### [What to produce]
Repeat the full listing, word for word.

### [Source excerpt]
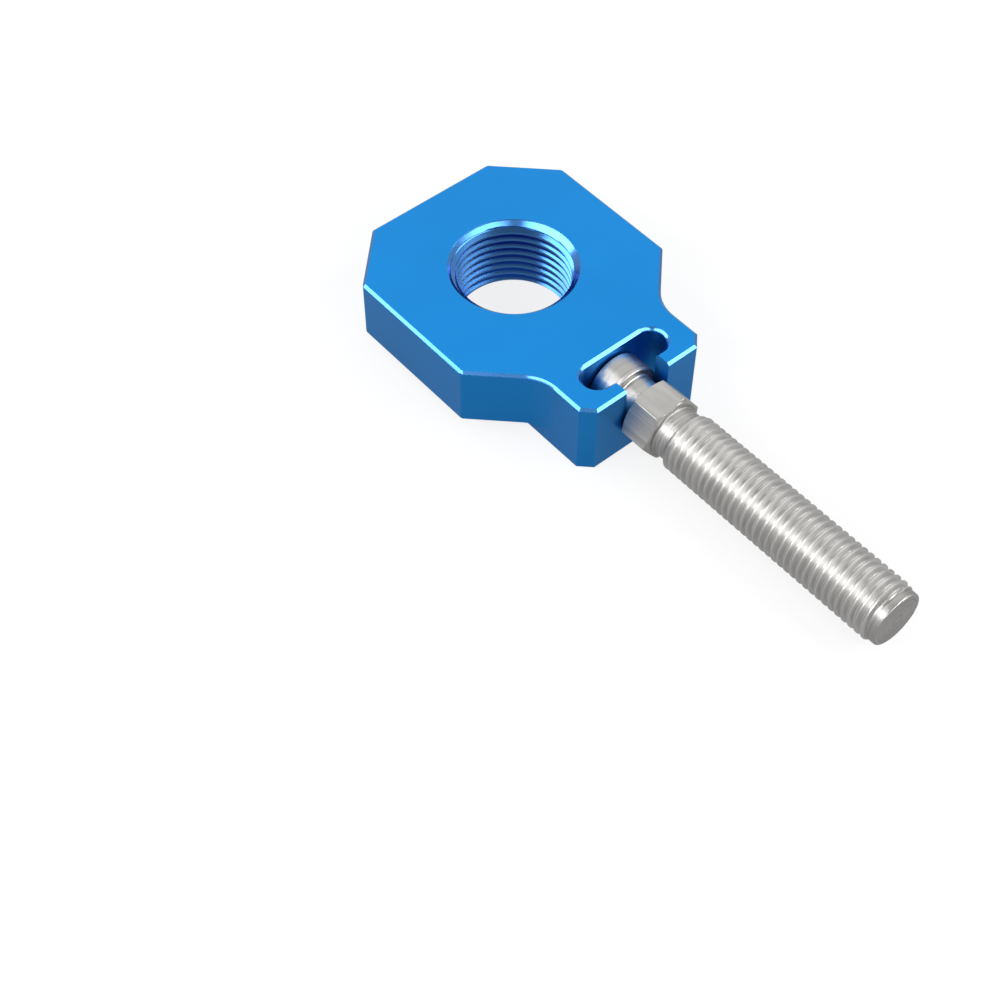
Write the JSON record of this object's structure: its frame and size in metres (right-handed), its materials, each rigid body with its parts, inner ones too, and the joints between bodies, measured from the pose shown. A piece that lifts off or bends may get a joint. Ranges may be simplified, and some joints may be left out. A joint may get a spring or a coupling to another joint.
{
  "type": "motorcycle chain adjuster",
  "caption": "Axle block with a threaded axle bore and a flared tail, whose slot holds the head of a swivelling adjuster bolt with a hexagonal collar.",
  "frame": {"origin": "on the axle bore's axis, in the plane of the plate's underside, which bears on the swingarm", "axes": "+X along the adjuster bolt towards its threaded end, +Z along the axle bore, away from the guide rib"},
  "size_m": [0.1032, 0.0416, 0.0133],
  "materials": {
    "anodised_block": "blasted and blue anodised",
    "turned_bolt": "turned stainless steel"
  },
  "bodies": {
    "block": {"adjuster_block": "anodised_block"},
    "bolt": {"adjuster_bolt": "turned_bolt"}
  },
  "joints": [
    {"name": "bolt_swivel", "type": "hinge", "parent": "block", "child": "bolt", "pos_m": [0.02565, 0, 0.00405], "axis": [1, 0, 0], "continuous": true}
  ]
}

### [Result]
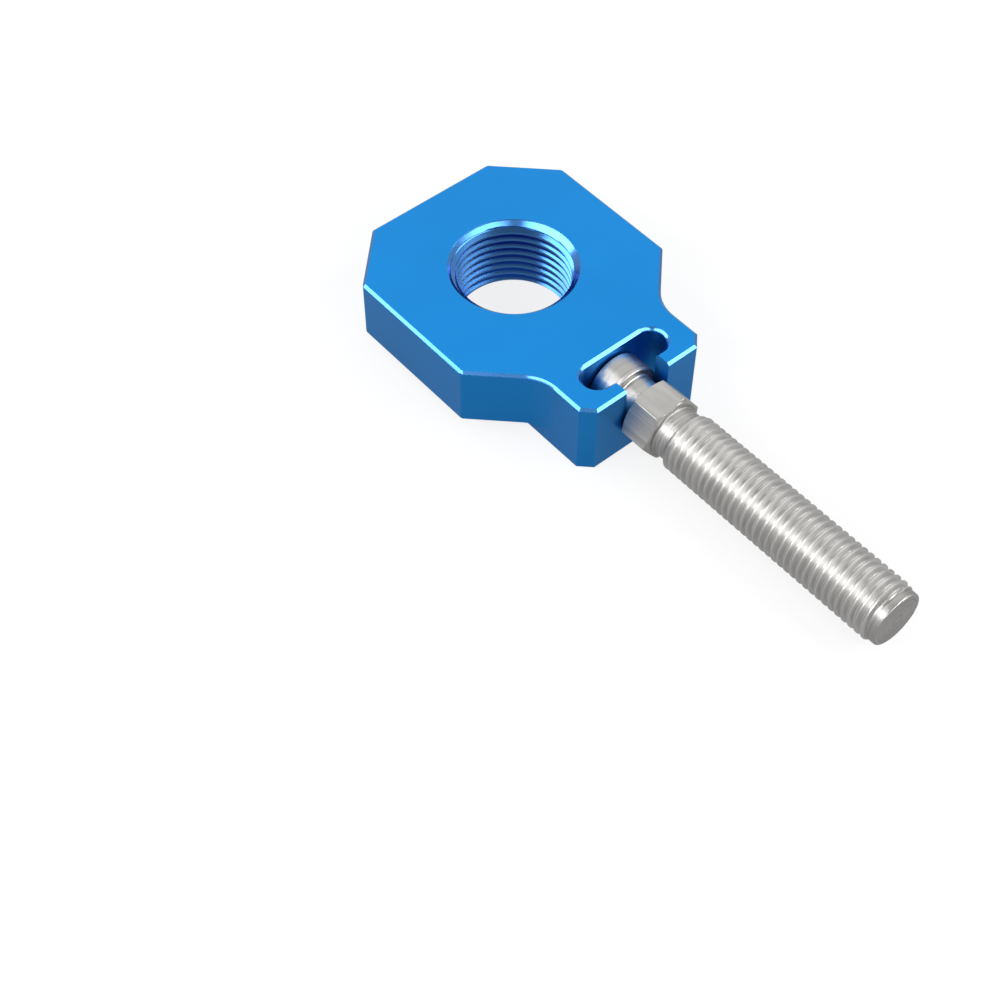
Write the JSON record of this object's structure: its frame and size in metres (right-handed), its materials, each rigid body with its parts, inner ones too, and the joints between bodies, measured from the pose shown. A piece that lifts off or bends may get a joint. Ranges may be simplified, and some joints may be left out. A joint may get a spring or a coupling to another joint.
{
  "type": "motorcycle chain adjuster",
  "caption": "Axle block with a threaded axle bore and a flared tail, whose slot holds the head of a swivelling adjuster bolt with a hexagonal collar.",
  "frame": {"origin": "on the axle bore's axis, in the plane of the plate's underside, which bears on the swingarm", "axes": "+X along the adjuster bolt towards its threaded end, +Z along the axle bore, away from the guide rib"},
  "size_m": [0.1032, 0.0416, 0.0133],
  "materials": {
    "anodised_block": "blasted and blue anodised",
    "turned_bolt": "turned stainless steel"
  },
  "bodies": {
    "block": {"adjuster_block": "anodised_block"},
    "bolt": {"adjuster_bolt": "turned_bolt"}
  },
  "joints": [
    {"name": "bolt_swivel", "type": "hinge", "parent": "block", "child": "bolt", "pos_m": [0.02565, 0, 0.00405], "axis": [1, 0, 0], "continuous": true}
  ]
}